Banque AIG : Lessening effectiveness
An attempt to make a site stand out visually compromises its usability.
The Site
Banque AIG, a France-based derivatives broker, takes the use of white space and content control to an almost militant extreme on its website. The central area remains white (i.e. unpopulated) throughout, with only a simple navigation menu to the left and a narrow text panel aligned to the right. The menu extends horizontally to reveal secondary and tertiary menu topics on rollover.
Clicking on a topic triggers a change of content in the text panel rather than a complete change of page, with the changeover involving a fade out of the old and fade in of the new. The size of the panel is fixed, so that scroll arrows are needed in most cases to read the full text.
The Takeaway
As BanqueAIG helpfully explains in the economic Welcome on its home page, its site has been set up to support its market positioning: “We aren’t a typical financial institution,” it says, so its non-use of space is “Not typical for a financial website”. Clearly it wants to stand out from the crowd by daring to be different. A legitimate idea for a campaign, but is this the way to an effective website?
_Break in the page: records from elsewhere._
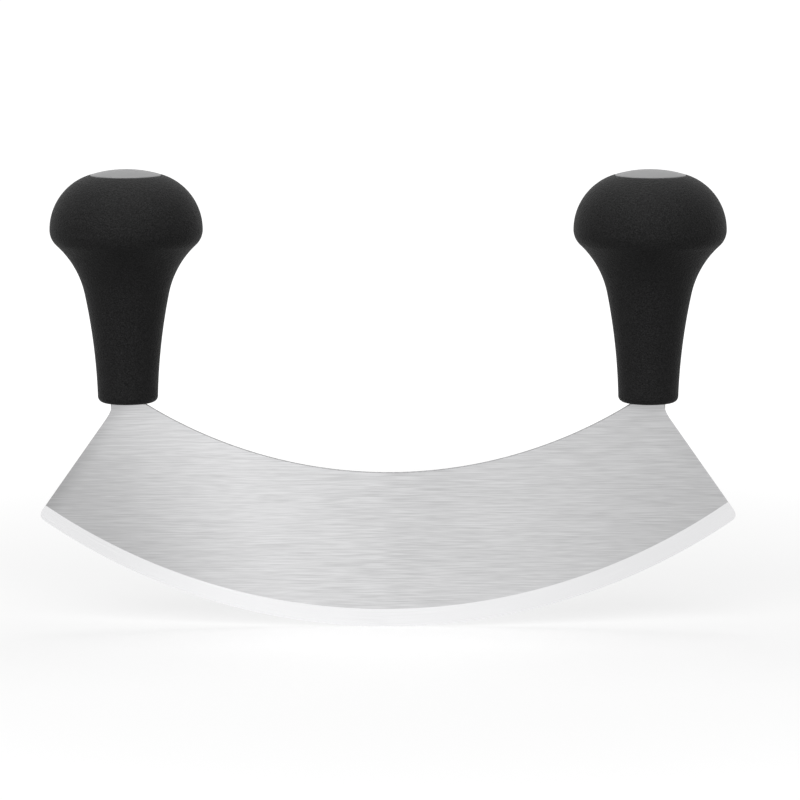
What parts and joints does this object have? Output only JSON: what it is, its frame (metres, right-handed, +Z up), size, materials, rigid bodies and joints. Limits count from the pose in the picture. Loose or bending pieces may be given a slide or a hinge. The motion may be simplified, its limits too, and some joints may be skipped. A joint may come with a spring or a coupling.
{
  "type": "mezzaluna",
  "caption": "Crescent chopping knife that is rocked by two upright black knob handles with grey caps.",
  "frame": {"origin": "lowest point of the cutting edge, at the middle of the blade's length and thickness", "axes": "+X along the blade to the right-hand handle, +Y across the blade away from the viewer, +Z up through the handles"},
  "size_m": [0.2308, 0.0502, 0.1527],
  "materials": {
    "blade_steel": "finely brushed along the blade, ground bright on the bevel",
    "grip_plastic": "black, finely grained",
    "core_plastic": "dark grey, as moulded",
    "rod_steel": "bright turned steel",
    "zinc_steel": "zinc plated",
    "spring_steel": "oiled dark spring steel",
    "cap_plastic": "satin grey"
  },
  "bodies": {
    "root": {"blade": "blade_steel", "left_grip": "grip_plastic", "left_core": "core_plastic", "left_rod": "rod_steel", "left_washer": "zinc_steel", "left_spring_washer": "spring_steel", "left_nut": "zinc_steel", "left_cap": "cap_plastic", "right_grip": "grip_plastic", "right_core": "core_plastic", "right_rod": "rod_steel", "right_washer": "zinc_steel", "right_spring_washer": "spring_steel", "right_nut": "zinc_steel", "right_cap": "cap_plastic"}
  },
  "joints": []
}
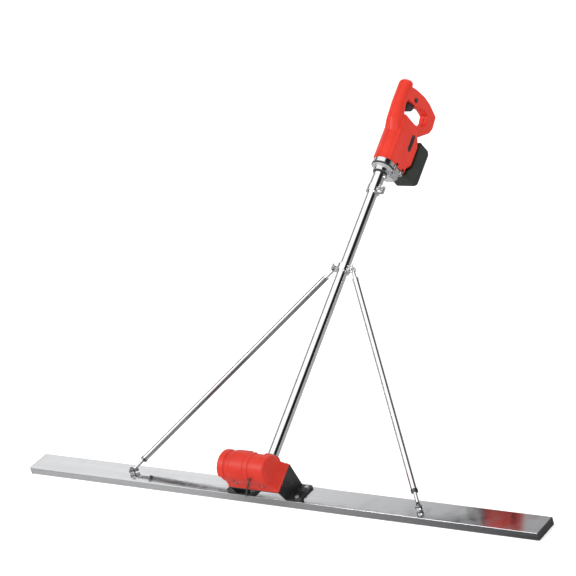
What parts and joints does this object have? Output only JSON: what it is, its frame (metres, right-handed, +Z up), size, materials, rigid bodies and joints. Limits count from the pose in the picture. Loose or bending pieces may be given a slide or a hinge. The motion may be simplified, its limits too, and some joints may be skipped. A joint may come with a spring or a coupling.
{
  "type": "power screed",
  "caption": "Battery-powered concrete screed: long aluminium straight-edge, vibrating exciter in a red cover, leaning pole with two braces, drive head with D-grip.",
  "frame": {"origin": "centre of the board's underside", "axes": "+X along the board, +Y towards the operator (the pole leans this way), +Z up"},
  "size_m": [2, 1.3532, 0.9307],
  "materials": {
    "battery_green": "dark moulded plastic",
    "bearing_steel": "ground steel",
    "black_plastic": "moulded plastic",
    "board_aluminium": "polished extrusion",
    "bracket_black": "satin black paint",
    "cast_case": "polished casting",
    "cast_housing": "as cast",
    "cell_wrap": "shrink wrap",
    "chrome_tube": "polished stainless tube",
    "circuit_green": "coated board",
    "gear_steel": "machined steel",
    "motor_iron": "laminated iron",
    "red_shell": "semi-gloss moulded plastic",
    "rubber_black": "rubber",
    "zinc_fastener": "zinc plated"
  },
  "bodies": {
    "base": {"board_extrusion": "board_aluminium", "end_caps": "black_plastic", "clinch_nuts": "zinc_fastener", "base_bracket": "bracket_black", "bracket_bolts": "zinc_fastener", "vibrator_cover": "red_shell", "cover_screws": "zinc_fastener", "gearbox_housing": "cast_housing", "bearing_block": "cast_housing", "gearbox_bolts": "zinc_fastener", "gearbox_bearings": "bearing_steel", "pole_tube": "chrome_tube", "shaft_bushings": "black_plastic", "foot_fasteners": "zinc_fastener"},
    "drive_shaft": {"drive_shaft": "gear_steel", "bevel_pinion": "gear_steel"},
    "exciter": {"exciter_shaft": "gear_steel", "eccentric_weights": "gear_steel", "bevel_gear": "gear_steel"},
    "stay_clamp": {"stay_clamp_front": "chrome_tube", "stay_clamp_rear": "chrome_tube", "stay_clamp_screws": "zinc_fastener", "stay_pivot_bolts": "zinc_fastener"},
    "left_wing_nut": {"stay_wing_nut_left": "zinc_fastener"},
    "right_wing_nut": {"stay_wing_nut_right": "zinc_fastener"},
    "left_stay": {"left_stay_head": "chrome_tube", "left_stay_tube": "chrome_tube", "left_stay_collar": "chrome_tube"},
    "left_rod": {"left_stay_rod": "chrome_tube"},
    "right_stay": {"right_stay_head": "chrome_tube", "right_stay_tube": "chrome_tube", "right_stay_collar": "chrome_tube"},
    "right_rod": {"right_stay_rod": "chrome_tube"},
    "head": {"pole_sleeve": "chrome_tube", "sleeve_screws": "zinc_fastener", "seal_rings": "rubber_black", "gear_case": "cast_case", "gear_case_bolts": "zinc_fastener", "bearing_plate": "cast_housing", "head_bearings": "bearing_steel", "stator": "motor_iron", "motor_bracket": "cast_housing", "housing_left": "red_shell", "housing_right": "red_shell", "housing_screws": "zinc_fastener", "vent_grilles": "black_plastic", "switch_body": "black_plastic", "controller_board": "circuit_green", "terminal_block": "black_plastic", "trigger_spring": "zinc_fastener"},
    "sleeve_nut": {"sleeve_wing_nut": "zinc_fastener"},
    "output_gear": {"output_gear": "gear_steel"},
    "motor_rotor": {"motor_shaft": "gear_steel", "rotor_core": "motor_iron", "cooling_fan": "black_plastic"},
    "trigger": {"trigger": "black_plastic"},
    "lock_button": {"lock_button": "black_plastic"},
    "battery": {"battery_case": "battery_green", "battery_cells": "cell_wrap"},
    "battery_latch": {"battery_latch": "black_plastic"}
  },
  "joints": [
    {"name": "drive_shaft_spin", "type": "hinge", "parent": "base", "child": "drive_shaft", "pos_m": [0.05, -0.04655, 0.12413], "axis": [0, 0.848, 0.5299], "continuous": true},
    {"name": "exciter_spin", "type": "hinge", "parent": "base", "child": "exciter", "pos_m": [0.05, -0.04655, 0.12413], "axis": [1, 0, 0], "continuous": true},
    {"name": "head_slide", "type": "slide", "parent": "base", "child": "head", "axis": [0, 0.848, 0.5299], "range_m": [0, 0.05]},
    {"name": "output_gear_spin", "type": "hinge", "parent": "head", "child": "output_gear", "pos_m": [0.05, 0.90835, 0.72082], "axis": [0, 0.848, 0.5299], "continuous": true},
    {"name": "motor_spin", "type": "hinge", "parent": "head", "child": "motor_rotor", "pos_m": [0.05, 0.92626, 0.67895], "axis": [0, 0.848, 0.5299], "continuous": true},
    {"name": "trigger_pull", "type": "slide", "parent": "head", "child": "trigger", "axis": [0, 0.848, 0.5299], "range_m": [0, 0.006], "deforming": ["trigger_spring"]},
    {"name": "lock_button_press", "type": "slide", "parent": "head", "child": "lock_button", "axis": [-1, 0, 0], "range_m": [0, 0.0025]},
    {"name": "battery_slide", "type": "slide", "parent": "head", "child": "battery", "axis": [0, -0.848, -0.5299], "range_m": [0, 0.08]},
    {"name": "battery_latch_press", "type": "slide", "parent": "battery", "child": "battery_latch", "axis": [0, -0.848, -0.5299], "range_m": [0, 0.003]},
    {"name": "sleeve_nut_turn", "type": "hinge", "parent": "head", "child": "sleeve_nut", "pos_m": [0.0815, 0.82625, 0.6786], "axis": [0, -0.5299, 0.848], "continuous": true},
    {"name": "clamp_slide", "type": "slide", "parent": "base", "child": "stay_clamp", "axis": [0, 0.848, 0.5299], "range_m": [-0.02, 0.02]},
    {"name": "left_stay_swing", "type": "hinge", "parent": "stay_clamp", "child": "left_stay", "pos_m": [0.015, 0.57506, 0.51256], "axis": [-0.1674, -0.5224, 0.8361], "range_deg": [-0.8, 0.8]},
    {"name": "left_stay_extend", "type": "slide", "parent": "left_stay", "child": "left_rod", "axis": [-0.6131, -0.609, -0.5033], "range_m": [-0.01576, 0.01576]},
    {"name": "left_wing_nut_turn", "type": "hinge", "parent": "stay_clamp", "child": "left_wing_nut", "pos_m": [0.015, 0.57506, 0.51256], "axis": [-0.1674, -0.5224, 0.8361], "continuous": true},
    {"name": "right_stay_swing", "type": "hinge", "parent": "stay_clamp", "child": "right_stay", "pos_m": [0.085, 0.57506, 0.51256], "axis": [0.2008, -0.5191, 0.8308], "range_deg": [-0.76, 0.76]},
    {"name": "right_stay_extend", "type": "slide", "parent": "right_stay", "child": "right_rod", "axis": [0.5408, -0.6484, -0.5358], "range_m": [-0.01678, 0.01678]},
    {"name": "right_wing_nut_turn", "type": "hinge", "parent": "stay_clamp", "child": "right_wing_nut", "pos_m": [0.085, 0.57506, 0.51256], "axis": [0.2008, -0.5191, 0.8308], "continuous": true}
  ],
  "couplings": [
    {"joint": "exciter_spin", "follows": "drive_shaft_spin", "ratio": 1},
    {"joint": "output_gear_spin", "follows": "drive_shaft_spin", "ratio": 1},
    {"joint": "motor_spin", "follows": "drive_shaft_spin", "ratio": -2},
    {"joint": "left_stay_swing", "follows": "clamp_slide", "rad_per_m": 0.65398},
    {"joint": "left_stay_extend", "follows": "clamp_slide", "ratio": 0.78312},
    {"joint": "right_stay_swing", "follows": "clamp_slide", "rad_per_m": -0.61813},
    {"joint": "right_stay_extend", "follows": "clamp_slide", "ratio": 0.83381}
  ]
}
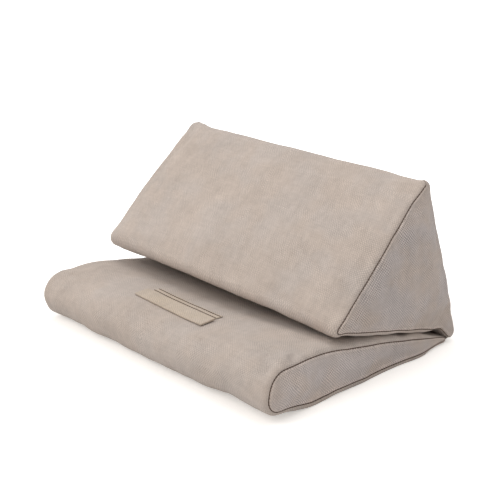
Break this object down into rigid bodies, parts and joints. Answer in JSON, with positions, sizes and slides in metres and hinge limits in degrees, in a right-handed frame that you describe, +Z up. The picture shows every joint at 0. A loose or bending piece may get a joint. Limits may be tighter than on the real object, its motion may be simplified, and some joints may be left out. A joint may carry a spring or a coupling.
{
  "type": "tablet cushion stand",
  "caption": "Canvas-covered foam wedge hinged in cloth to a teardrop base cushion, with a stiffened ledge that stops a tablet leaning on the wedge.",
  "frame": {"origin": "on the floor, under the middle of the stand's box", "axes": "+Z up, +X to the user's right along the cushions' width, -Y towards the user and the round nose of the base"},
  "size_m": [0.3328, 0.2498, 0.172],
  "materials": {
    "canvas": "stone-washed cotton canvas, warm sand",
    "canvas_side": "the same canvas, washed a little greyer, on the side panels",
    "foam": "open-cell foam block",
    "filling": "polyester fibre filling",
    "board": "stiff plastic sheet"
  },
  "bodies": {
    "root": {"wedge_wrap": "canvas", "wedge_gusset_left": "canvas_side", "wedge_gusset_right": "canvas_side", "wedge_foam": "foam", "base_wrap": "canvas", "base_gusset_left": "canvas_side", "base_gusset_right": "canvas_side", "base_fill": "filling", "hinge_cloth": "canvas", "ledge_sleeve": "canvas", "ledge_board": "board"}
  },
  "joints": []
}
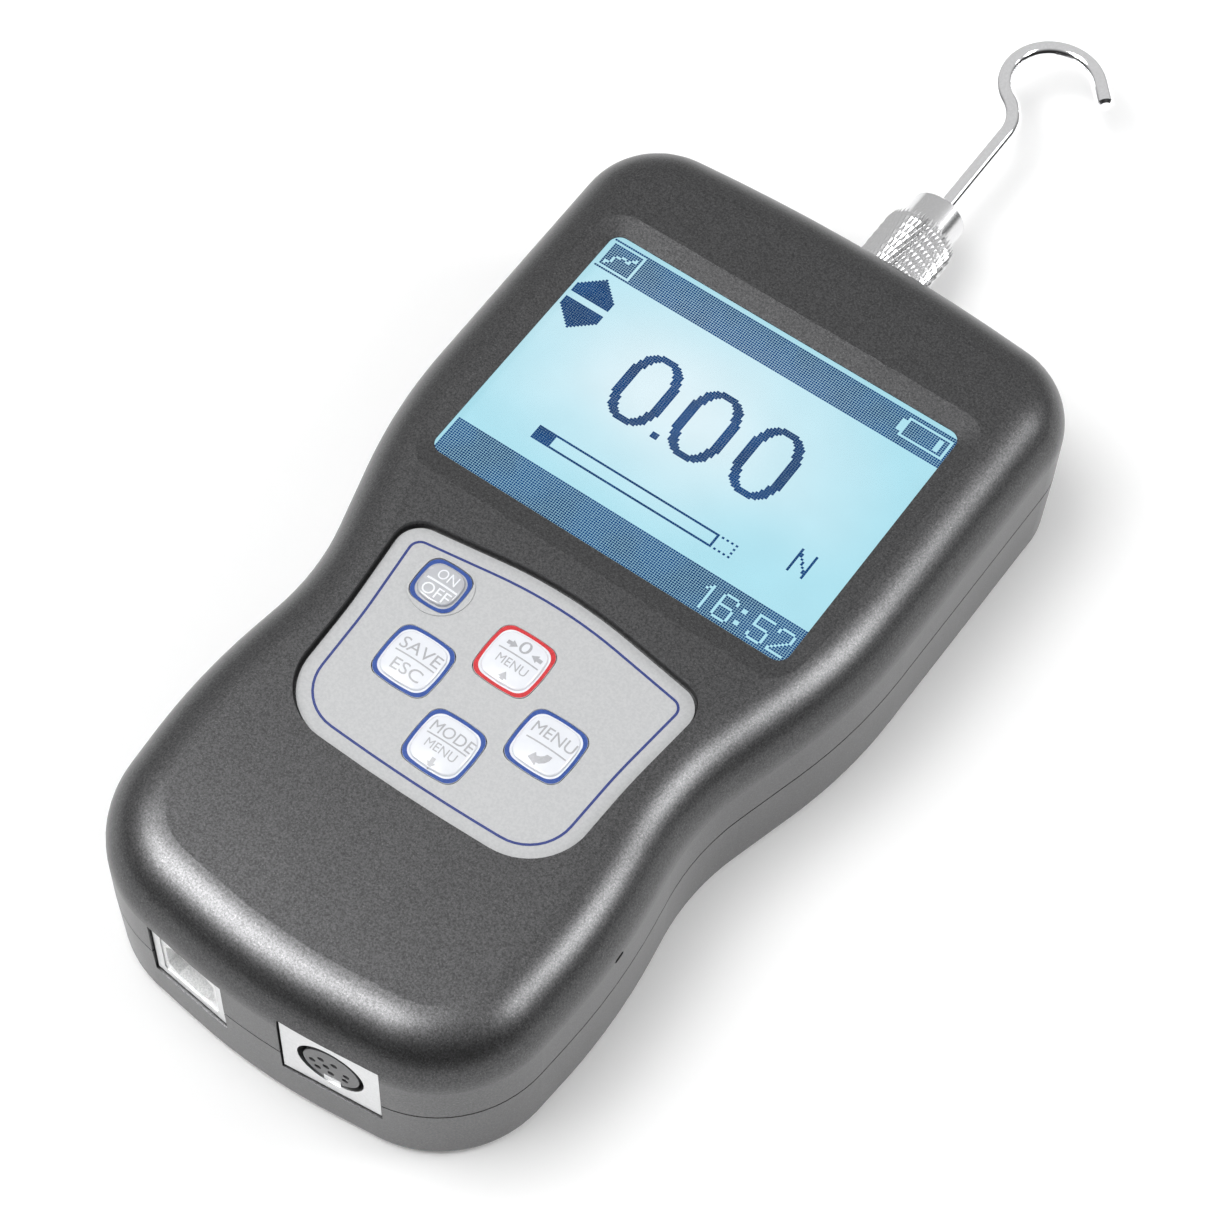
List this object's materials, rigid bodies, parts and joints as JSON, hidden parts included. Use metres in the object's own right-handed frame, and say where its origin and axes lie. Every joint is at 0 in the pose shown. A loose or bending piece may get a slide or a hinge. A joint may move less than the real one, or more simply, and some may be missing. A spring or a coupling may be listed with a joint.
{
  "type": "digital force gauge",
  "caption": "Handheld digital force gauge: waisted metal housing with a display, keys and data sockets, and a hook screwed on its measuring shaft.",
  "frame": {"origin": "centre of the flat back of the rear housing, midway along the housing's length", "axes": "+X to the right of the display, +Y along the measuring shaft towards the hook, +Z out of the display"},
  "size_m": [0.0796, 0.205, 0.0302],
  "materials": {
    "housing_paint": "fine-textured charcoal metallic coat on die-cast alloy",
    "window_pane": "clear, printed black border behind",
    "liquid_crystal": "glossy display glass with a pale cyan field",
    "backlight": "white light guide",
    "keypad_film": "satin grey-silver film with a printed blue border line",
    "key_cap": "satin white with printed frames and signs",
    "small_key_cap": "satin grey",
    "board": "green solder mask",
    "black_moulding": "matte black",
    "white_moulding": "matte white",
    "socket_steel": "bright tinned steel",
    "socket_shield": "bright tinned steel",
    "cells": "green sleeve with bare ends",
    "plate": "plain sheet",
    "beam": "machined",
    "foil": "amber gauge film",
    "steel": "turned steel",
    "hook_steel": "bright polished wire",
    "bush": "sintered bronze",
    "insert_brass": "turned brass",
    "black_screws": "black oxide",
    "bright_screws": "zinc plated"
  },
  "bodies": {
    "housing": {"front_housing": "housing_paint", "rear_housing": "housing_paint", "display_window": "window_pane", "display_glass": "liquid_crystal", "display_backlight": "backlight", "keypad_overlay": "keypad_film", "control_board": "board", "interface_board": "board", "key_switches": "black_moulding", "round_socket_insert": "black_moulding", "battery_cradle": "black_moulding", "display_frame": "black_moulding", "usb_socket_insert": "white_moulding", "usb_socket_shell": "socket_steel", "round_socket_shield": "socket_shield", "battery_cells": "cells", "chassis_plate": "plate", "load_cell_pad": "plate", "load_cell": "beam", "strain_gauges": "foil", "shaft_bush": "bush", "mount_inserts": "insert_brass", "housing_screws": "black_screws", "board_screws": "bright_screws", "load_cell_screws": "bright_screws", "chassis_screws": "bright_screws"},
    "shaft": {"measuring_shaft": "steel", "shaft_nuts": "steel"},
    "hook": {"hook_collar": "steel", "hook_wire": "hook_steel"},
    "key_on_off": {"key_on_off": "small_key_cap"},
    "key_save_escape": {"key_save_escape": "key_cap"},
    "key_zero": {"key_zero": "key_cap"},
    "key_mode": {"key_mode": "key_cap"},
    "key_menu": {"key_menu": "key_cap"}
  },
  "joints": [
    {"name": "shaft_load", "type": "slide", "parent": "housing", "child": "shaft", "axis": [0, 1, 0], "range_m": [-0.0002, 0.0002], "stiffness_N_per_m": 25000},
    {"name": "hook_turn", "type": "hinge", "parent": "shaft", "child": "hook", "pos_m": [0, 0.08, 0.0096], "axis": [0, 1, 0], "continuous": true},
    {"name": "key_on_off_press", "type": "slide", "parent": "housing", "child": "key_on_off", "axis": [0, 0, -1], "range_m": [0, 0.0004], "stiffness_N_per_m": 1500, "springref_m": -0.0004},
    {"name": "key_save_escape_press", "type": "slide", "parent": "housing", "child": "key_save_escape", "axis": [0, 0, -1], "range_m": [0, 0.0004], "stiffness_N_per_m": 1500, "springref_m": -0.0004},
    {"name": "key_zero_press", "type": "slide", "parent": "housing", "child": "key_zero", "axis": [0, 0, -1], "range_m": [0, 0.0004], "stiffness_N_per_m": 1500, "springref_m": -0.0004},
    {"name": "key_mode_press", "type": "slide", "parent": "housing", "child": "key_mode", "axis": [0, 0, -1], "range_m": [0, 0.0004], "stiffness_N_per_m": 1500, "springref_m": -0.0004},
    {"name": "key_menu_press", "type": "slide", "parent": "housing", "child": "key_menu", "axis": [0, 0, -1], "range_m": [0, 0.0004], "stiffness_N_per_m": 1500, "springref_m": -0.0004}
  ]
}
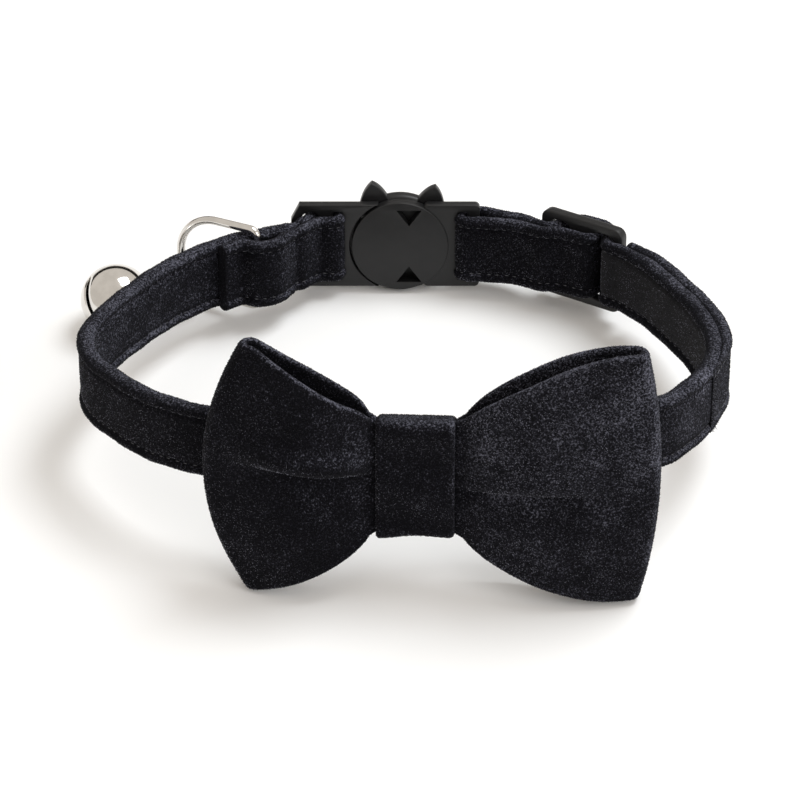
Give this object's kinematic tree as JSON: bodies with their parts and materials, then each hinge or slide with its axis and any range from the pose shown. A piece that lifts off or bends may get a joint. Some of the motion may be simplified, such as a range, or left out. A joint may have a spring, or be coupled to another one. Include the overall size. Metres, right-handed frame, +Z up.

Consider the target audience, financial professionals in high-pressure jobs. Just the sort of people with time to spare waiting while a Flash interface fades content out and in at its own pre-set pace, or not? Users who will even-temperedly hold their cursors down on scroll arrows to advance a nouvelle cuisine-sized helping of information, or not? Viewers who will install Flash if they don’t already have it as there is no alternative version, or not?
It must have seemed like a smart idea to the marketing people to align the site with the bank’s slogan, ‘Less of the same’. But if that means reduced usability and access to information, then the people being marketed to might well conclude that their needs come a poor second to a clever idea. For BanqueAIG the risk is that less could be, well, less.